Uncommitted was never the problem. It was the warning flare.
The party ignored it.
And now we’re all living with the consequences.
CODA
Power shifts when organized people make demands that cannot be ignored—when voters force politicians to listen, when donors create consequences for inaction, when trusted messengers hold elites accountable. Wisdom is knowing that change takes time. That the crises of the moment are both urgent and part of a much longer struggle. It’s not just about public opinion, it’s about political power.
It means learning to fight on multiple timelines: in the short term to defend the targeted, in the medium term to shift the balance of forces, and in the long term to build institutions strong enough to prevent this from happening again.
If you're too deep in the fight, every loss feels like the end. Too far removed, and every shift seems inevitable. But real strategy lives in between—in knowing that moral clarity must be paired with power-building, and that protest alone won’t win unless it changes what the powerful fear and what the public believes is possible.
Thank you, Waleed, you have put this beautifully. I am meeting some of the Democrats who are running in the primary for 2026 and it seems like most of them have not learnt any lessons. They are still scared of AIPAC. None of them want to use the G word publicly on what's happening in Gaza, most of them acknowledge it in private conversations. We don't need these people as our representatives.

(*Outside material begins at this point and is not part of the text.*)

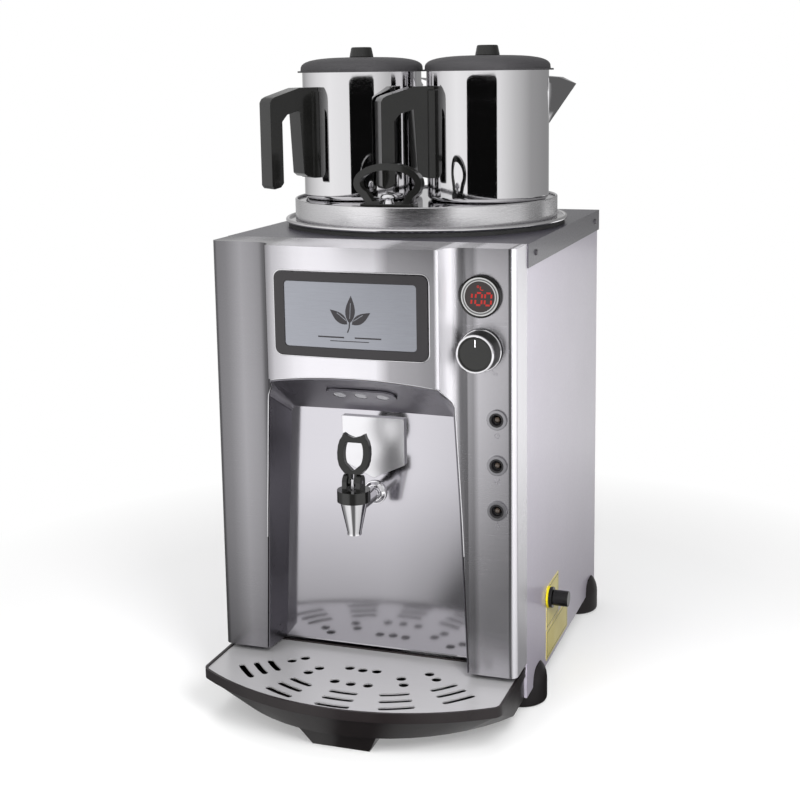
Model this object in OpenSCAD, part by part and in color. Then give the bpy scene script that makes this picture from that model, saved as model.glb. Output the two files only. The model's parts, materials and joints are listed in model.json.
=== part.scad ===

This article was eloquent and poignant. The Democratic Party dismissing and ignoring the human suffering of Palestinians sure enough costed them this crucial election. It is more important now than ever to reshape and reimagine the party from the bottom-up. It is time to turnover its decrepit and gerontocratic party leadership to more adept young progressives and leftists. To cast away the party's of its insular network of superdelegates, wealthy donors, party elites, cynical operatives, and ill-informed consultants and transform it.